Communication skills in children learning English as an additional language

First Author/Chair:Claudine Bowyer-Crane

Children learning English as an additional language typically demonstrate poor reading comprehension skills. However, there are individual differences and these differences are likely to be related to early English language proficiency. It is vital therefore that teachers have the tools available to identify children who may struggle with literacy development. However, objective measures of language i.e. expressive and receptive vocabulary tests, are often not available to teachers, and more importantly require time intensive individual testing which may not be feasible in busy classrooms. Moreover, there are few tests available for multi-language learners. This paper explores the relationship between a brief teacher completed measure of communication skills and objective measures of language, as well the value of the communication checklist in predicting reading comprehension. Two longitudinal samples are described in this study. In the first sample 160 children (80 EAL and 80 monolingual English speakers (EL1)) were tested first aged 4 years 7 months and again aged 6 years 7 months. In the second sample, 104 children (51 EAL and 53 EL1) were tested first aged 6 years 1 month and again aged 7 years. In both samples, time 1 testing included measures of vocabulary and grammar as well as the Children's Communication Checklist - Short (CCC-S). At time 2 children were given the York Assessment of Reading for Comprehension. Results indicated that a) scores on the teacher completed CCC-S were significantly related to the measures of vocabulary and grammar, and b) time 1 CCC-S scores signficantly predicted time 2 comprehension after controlling for concurrent reading ability and time 1 vocabulary and grammar.
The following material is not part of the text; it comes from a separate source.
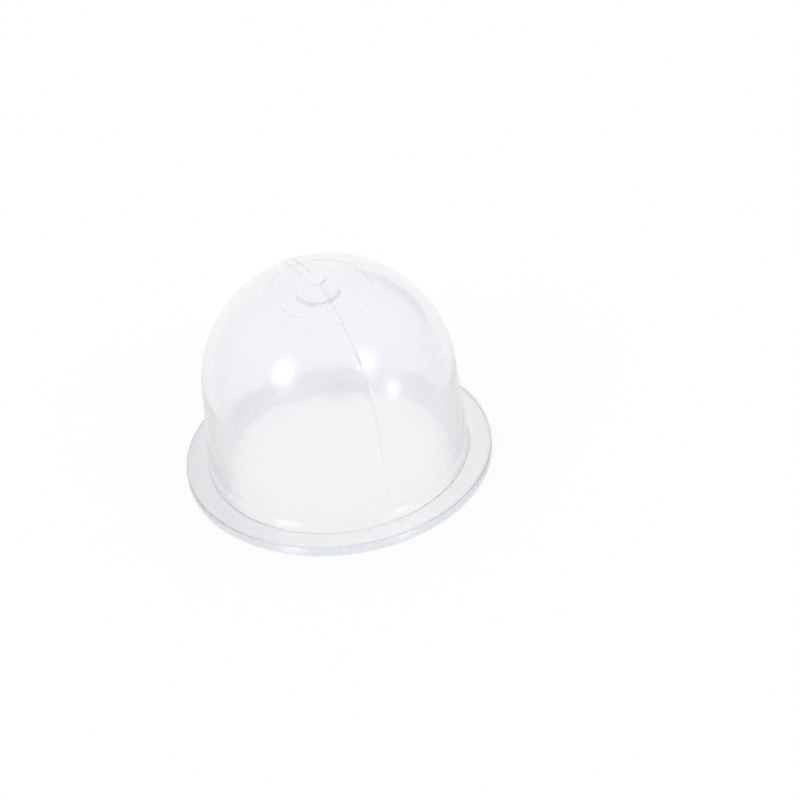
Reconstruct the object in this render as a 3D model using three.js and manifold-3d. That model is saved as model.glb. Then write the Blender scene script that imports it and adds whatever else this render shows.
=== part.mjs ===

These results indicate that teachers make accurate judgements regarding the language skills of EAL and EL1 learners. Moreover, these results suggest that teacher assessment of communication skills may identify children at risk of literacy difficulties

Discussant

First Author/Chair:Silke Fricke -- University of Sheffield

In this final paper, the discussant will draw together the findings presented and lead a discussion on the research and educational implications of these results.